Taylor served on Catholic Charities’ Mercer County board for nine years and has consistently supported the agency financially for more than 20 years.
Giving back after success
When Taylor was a young man, he knew two things for certain: His height and ball-handling skills made him a formidable basketball player, and his gift for gab would ensure his career success.
So it surprised no one when he became captain of Widener University’s basketball team in 1981 and decided to pursue that most-loquacious of professions – the law.
But the best-laid plans of mice and men often go awry, as the old Scottish poem goes. And so Taylor instead found himself bartending and working in construction after graduation. Still, it didn’t take long for his gift for gab to put him on a career path that now has him helming a $50-million environmental-construction firm – the Atlantic Lining Company, Inc., or ALCO, which he created in 1994. He quickly became an expert in the fledgling industry of landfill design and helped create federal standards.
“I was president of the national trade association. I’d speak at trade shows. I’d be the only person in the room without a geotechnical-engineering degree,” he said, laughing. “But I knew my stuff. If you can speak, you can do anything. The world appreciates that gift.”
His success inspired his desire to give back to the community. For years, he coached inner-city teens in basketball, paying for the team’s travel and other needs himself. “I would drive into some really rough areas of Trenton to pick up kids, and I’d know their life has a good direction. But I’d look around and say: ‘who’s taking care of everyone else?’ And Catholic Charities is one of those people,” Taylor said.

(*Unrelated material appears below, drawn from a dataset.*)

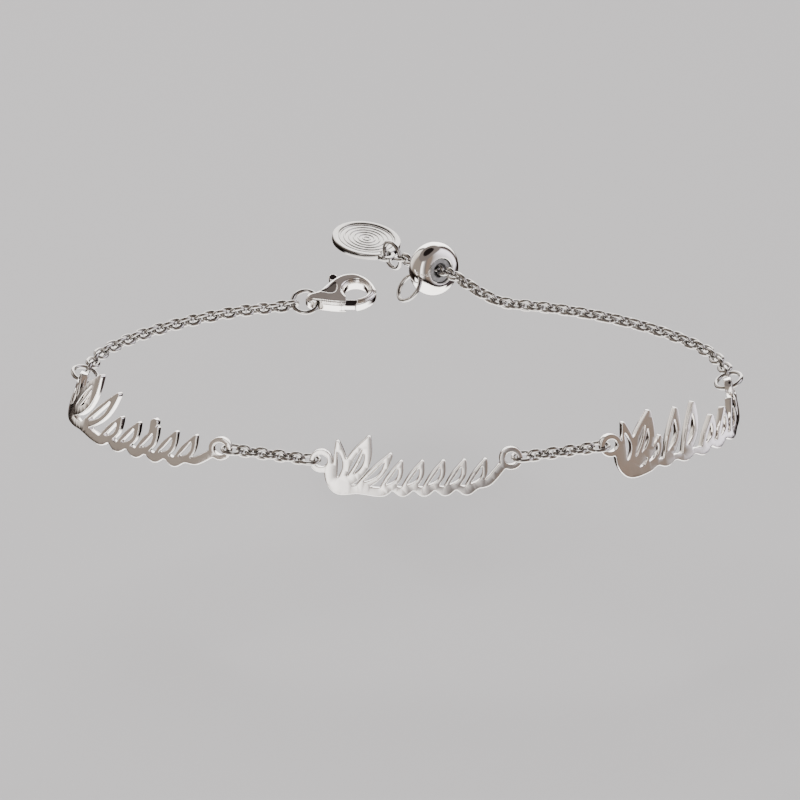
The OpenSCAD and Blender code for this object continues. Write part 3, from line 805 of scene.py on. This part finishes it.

Taylor served on Catholic Charities’ Mercer County board for nine years and has consistently donated for more than 20 years. He and his wife Nancy have four children and recently relocated to Florida.
“Society crumbles from the bottom up, so this work is so important,” he said of Catholic Charities’ services. “You hear that saying: ‘Give a man a fish and you feed him one day, but teach him to fish, and you feed him for a lifetime.’ Well, Catholic Charities does both, which is a really cool thing.”
Taylor said he would accept the Light of Hope Award on behalf of Catholic Charities’ 600 employees, who “do the real work” of helping people transform their lives. Like the avid basketballer he remains, he resorted to sports analogy to describe his feelings about the recognition. “My job on the basketball court was to rebound. I didn’t need to be patted on the back to rebound. It was my job,” he said. “I have been gifted in life. I’m thrilled about the award, but I don’t feel like I did anything special. Giving back just feels like I got the rebound. It’s my job.”